## Start ITEMS

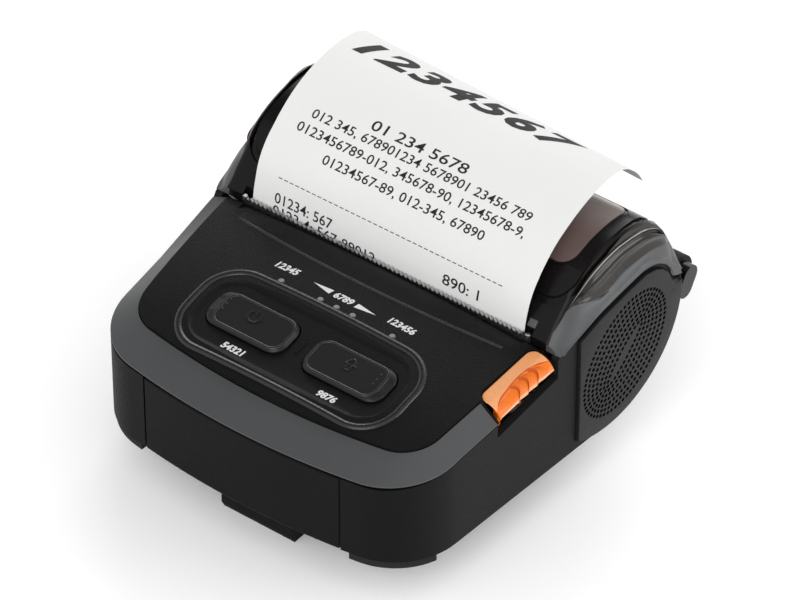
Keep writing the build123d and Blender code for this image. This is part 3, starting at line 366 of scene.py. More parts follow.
SLOT_FINISH: dict[str, Finish] = {
    "case_plastic": SHELL_ABS,
    "side_plastic": SIDE_ABS,
    "bezel_plastic": BEZEL_PAINT,
    "panel_plastic": PANEL_ABS,
    "key_plastic": KEY_ABS,
    "lens": LENS,
    "board": SOLDER_RESIST,
    "battery_plastic": CASE_ABS,
    "contact_metal": BRASS,
    "button_plastic": ORANGE_ACETAL,
    "spring_steel": GROUND_STEEL,
    "steel": STAINLESS,
    "tub_plastic": CASE_ABS,
    "paper": THERMAL_PAPER,
    "core": KRAFT_BOARD,
    "head_ceramic": GLAZED_ALUMINA,
    "aluminium": MILLED_ALUMINIUM,
    "rubber": SILICONE,
    "gear_plastic": NYLON,
    "bush": BRASS,
    "lid_plastic": LID_ABS,
    "smoked_window": SMOKED_PC,
    "trim_plastic": TRIM_PAINT,
}

SLOT_OF = {part["node"]: part["material_slot"] for part in frame["record"]["subparts"]}
BODY_OF = {node: body for body, nodes in frame["record"]["behaviour"]["bodies"].items() for node in nodes}


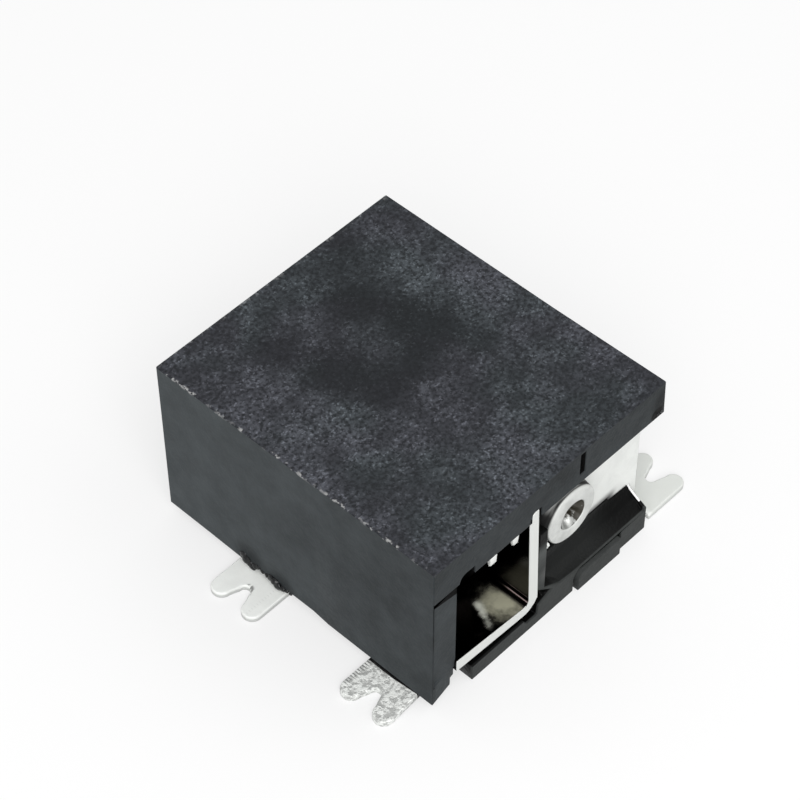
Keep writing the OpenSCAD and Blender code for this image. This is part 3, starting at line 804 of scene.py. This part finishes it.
def lumps(name, finish, slot, places):
    """Small noisy spheres at (x, y, z, radius) in millimetres, in one piece."""
    shape = bmesh.new()
    for x, y, z, radius in places:
        made = bmesh.ops.create_icosphere(shape, subdivisions=3, radius=radius * MM)["verts"]
        for vert in made:
            bumps = noise.fractal(vert.co / (radius * MM) + Vector((x, y, z)) * 9, 0.8, 2.0, 3)
            vert.co *= 1 + 0.28 * bumps
        bmesh.ops.scale(shape, verts=made, vec=(0.75, 1.25, 1.0))
        bmesh.ops.translate(shape, verts=made, vec=Vector((x, y, z)) * MM)
    make_piece(shape, name, finish, slot)


lower_edge = ((5.48, -2.55, 0.7, 0.14), (5.5, -2.4, 0.6, 0.17), (5.5, -2.25, 0.5, 0.13),
              (5.52, -2.12, 0.42, 0.12), (5.49, -2.0, 0.55, 0.12), (5.48, -1.85, 0.62, 0.1),
              (5.48, -1.65, 0.55, 0.08), (5.49, -1.4, 0.56, 0.1), (5.5, -1.2, 0.6, 0.14),
              (5.52, -1.02, 0.58, 0.17), (5.52, -0.85, 0.5, 0.16), (5.5, -0.68, 0.5, 0.12),
              (5.48, -0.5, 0.49, 0.08), (5.48, -0.32, 0.48, 0.06))
lumps("lower_edge_flash", flash_skin, "housing_plastic", lower_edge)
roof_end = ((-5.5, 6.17, 6.0, 0.12), (-5.34, 6.2, 5.97, 0.1))
lumps("roof_end_flash", flash_skin, "housing_plastic", roof_end)
beside_rivet = ((-0.06, 6.12, 3.75, 0.1), (-0.02, 6.13, 3.66, 0.07))
lumps("tin_drop", switch_tin, "pin_metal", beside_rivet)

# %% [markdown]
# ## Ground
#
# A wide white sheet at board level. Its whiteness comes from its colour and from a glow that
# only the camera and clear or glossy reflections see, so it adds no light to the part, and
# the soft shadow round the jack stays.

# %% Ground
ground_shape = bmesh.new()
bmesh.ops.create_grid(ground_shape, x_segments=1, y_segments=1, size=400 * MM)
ground_mesh = bpy.data.meshes.new("ground")
ground_shape.to_mesh(ground_mesh)
ground_shape.free()
ground = bpy.data.objects.new("ground", ground_mesh)
scene.collection.objects.link(ground)
paper = Finish("white ground", Base_Color=grey(0.38), Roughness=1.0, Specular_IOR_Level=0.0,
               Emission_Strength=1.0)
rays = paper.nodes.new("ShaderNodeLightPath")
seen = sum(Wire(paper, rays.outputs[ray + " Ray"])
           for ray in ("Is Camera", "Is Glossy", "Is Transmission"))
paper.set(Emission_Color=paper.mix(seen, grey(0.0), grey(0.58)))
ground_mesh.materials.append(paper.material)
print("ground", round(ground.dimensions.x, 2), "m wide")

## End ITEMS

Word for word, extract all the records.

__TASK RESPONSE__
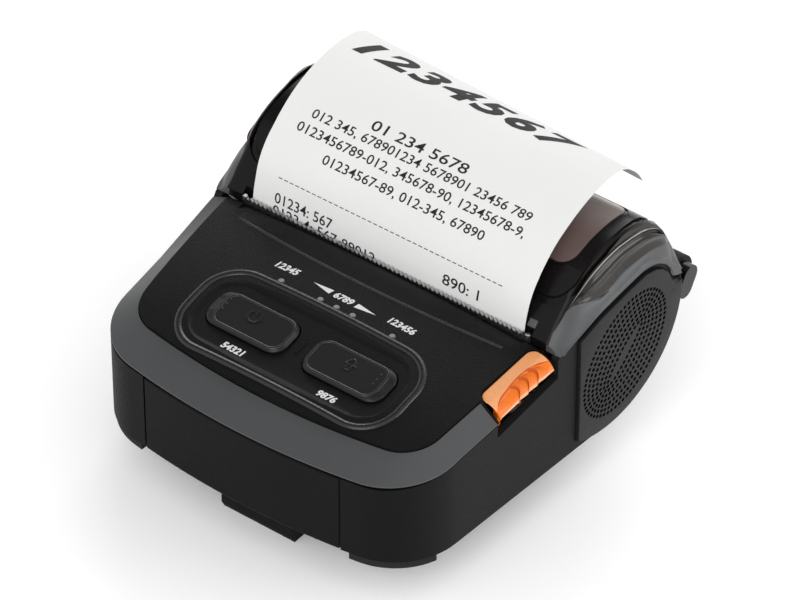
Keep writing the build123d and Blender code for this image. This is part 3, starting at line 366 of scene.py. More parts follow.
SLOT_FINISH: dict[str, Finish] = {
    "case_plastic": SHELL_ABS,
    "side_plastic": SIDE_ABS,
    "bezel_plastic": BEZEL_PAINT,
    "panel_plastic": PANEL_ABS,
    "key_plastic": KEY_ABS,
    "lens": LENS,
    "board": SOLDER_RESIST,
    "battery_plastic": CASE_ABS,
    "contact_metal": BRASS,
    "button_plastic": ORANGE_ACETAL,
    "spring_steel": GROUND_STEEL,
    "steel": STAINLESS,
    "tub_plastic": CASE_ABS,
    "paper": THERMAL_PAPER,
    "core": KRAFT_BOARD,
    "head_ceramic": GLAZED_ALUMINA,
    "aluminium": MILLED_ALUMINIUM,
    "rubber": SILICONE,
    "gear_plastic": NYLON,
    "bush": BRASS,
    "lid_plastic": LID_ABS,
    "smoked_window": SMOKED_PC,
    "trim_plastic": TRIM_PAINT,
}

SLOT_OF = {part["node"]: part["material_slot"] for part in frame["record"]["subparts"]}
BODY_OF = {node: body for body, nodes in frame["record"]["behaviour"]["bodies"].items() for node in nodes}


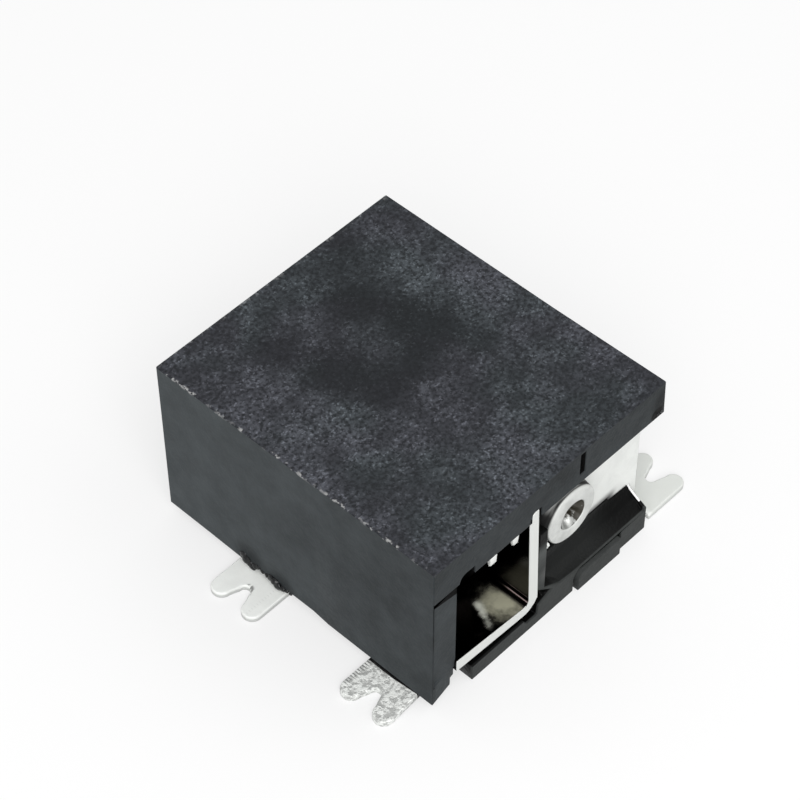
Keep writing the OpenSCAD and Blender code for this image. This is part 3, starting at line 804 of scene.py. This part finishes it.
def lumps(name, finish, slot, places):
    """Small noisy spheres at (x, y, z, radius) in millimetres, in one piece."""
    shape = bmesh.new()
    for x, y, z, radius in places:
        made = bmesh.ops.create_icosphere(shape, subdivisions=3, radius=radius * MM)["verts"]
        for vert in made:
            bumps = noise.fractal(vert.co / (radius * MM) + Vector((x, y, z)) * 9, 0.8, 2.0, 3)
            vert.co *= 1 + 0.28 * bumps
        bmesh.ops.scale(shape, verts=made, vec=(0.75, 1.25, 1.0))
        bmesh.ops.translate(shape, verts=made, vec=Vector((x, y, z)) * MM)
    make_piece(shape, name, finish, slot)


lower_edge = ((5.48, -2.55, 0.7, 0.14), (5.5, -2.4, 0.6, 0.17), (5.5, -2.25, 0.5, 0.13),
              (5.52, -2.12, 0.42, 0.12), (5.49, -2.0, 0.55, 0.12), (5.48, -1.85, 0.62, 0.1),
              (5.48, -1.65, 0.55, 0.08), (5.49, -1.4, 0.56, 0.1), (5.5, -1.2, 0.6, 0.14),
              (5.52, -1.02, 0.58, 0.17), (5.52, -0.85, 0.5, 0.16), (5.5, -0.68, 0.5, 0.12),
              (5.48, -0.5, 0.49, 0.08), (5.48, -0.32, 0.48, 0.06))
lumps("lower_edge_flash", flash_skin, "housing_plastic", lower_edge)
roof_end = ((-5.5, 6.17, 6.0, 0.12), (-5.34, 6.2, 5.97, 0.1))
lumps("roof_end_flash", flash_skin, "housing_plastic", roof_end)
beside_rivet = ((-0.06, 6.12, 3.75, 0.1), (-0.02, 6.13, 3.66, 0.07))
lumps("tin_drop", switch_tin, "pin_metal", beside_rivet)

# %% [markdown]
# ## Ground
#
# A wide white sheet at board level. Its whiteness comes from its colour and from a glow that
# only the camera and clear or glossy reflections see, so it adds no light to the part, and
# the soft shadow round the jack stays.

# %% Ground
ground_shape = bmesh.new()
bmesh.ops.create_grid(ground_shape, x_segments=1, y_segments=1, size=400 * MM)
ground_mesh = bpy.data.meshes.new("ground")
ground_shape.to_mesh(ground_mesh)
ground_shape.free()
ground = bpy.data.objects.new("ground", ground_mesh)
scene.collection.objects.link(ground)
paper = Finish("white ground", Base_Color=grey(0.38), Roughness=1.0, Specular_IOR_Level=0.0,
               Emission_Strength=1.0)
rays = paper.nodes.new("ShaderNodeLightPath")
seen = sum(Wire(paper, rays.outputs[ray + " Ray"])
           for ray in ("Is Camera", "Is Glossy", "Is Transmission"))
paper.set(Emission_Color=paper.mix(seen, grey(0.0), grey(0.58)))
ground_mesh.materials.append(paper.material)
print("ground", round(ground.dimensions.x, 2), "m wide")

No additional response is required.